But first, let me tell you about Anya Petrova.
It's 3:17 PM on a Tuesday in October. Anya Petrova, a senior security analyst at a fintech startup in London, is reviewing a new batch of threat intelligence feeds. The office is quiet, the low hum of servers a constant background noise. She sips cold coffee, her eyes scanning lines of data for anomalies.
A headline flashes on her secondary monitor: 'Russia Opens Criminal Case Against Telegram Founder'. She notes it as geopolitical noise, a story for the policy team. Her focus is on the immediate: firewall logs, endpoint alerts, phishing attempts. She doesn't connect the legal action in Moscow to the encrypted messaging app her developers use for secure code reviews.

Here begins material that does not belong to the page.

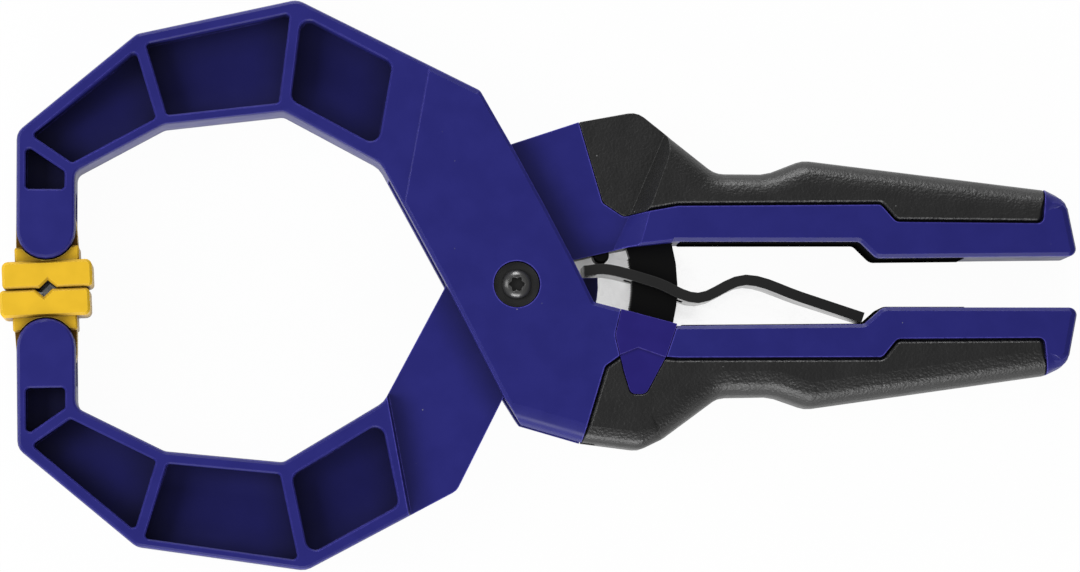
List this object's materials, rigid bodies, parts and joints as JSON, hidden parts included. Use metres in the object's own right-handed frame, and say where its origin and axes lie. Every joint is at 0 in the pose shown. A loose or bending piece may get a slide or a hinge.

Three days later, an alert triggers. A developer's account is accessing source code repositories at unusual hours from a new IP range. The activity is authorised, the credentials valid. But the pattern is wrong. Anya's stomach tightens. The developer uses Telegram. The founder of Telegram is under criminal investigation. She realises the app itself, a trusted tool in her supply chain, might now be the threat vector. She has to decide: shut down a critical communication channel and halt development, or risk a catastrophic data breach.
This is the story of a Data Breach. By the end of this lesson, you'll understand exactly why Anya never stood a chance, and more importantly, what could have saved her.
Content Section 1: What is Geopolitical Threat Intelligence?
Think of geopolitical threat intelligence not as news, but as the weather forecast for your digital landscape. A storm warning in one country can mean flooding in your data centre thousands of miles away.
The Ripple Effect
A state-level legal action, like a criminal probe, is not an isolated event. It creates immediate pressure on the targeted company and its leadership. This pressure can lead to operational changes, forced data access, or the compromise of software integrity to comply with state demands.
For organisations using that company's services, the risk transforms from abstract 'geopolitics' to a concrete technical threat. The trusted application in your environment may suddenly have a hidden backdoor, or its encryption may be deliberately weakened. Your data's security is now tied to a foreign courtroom.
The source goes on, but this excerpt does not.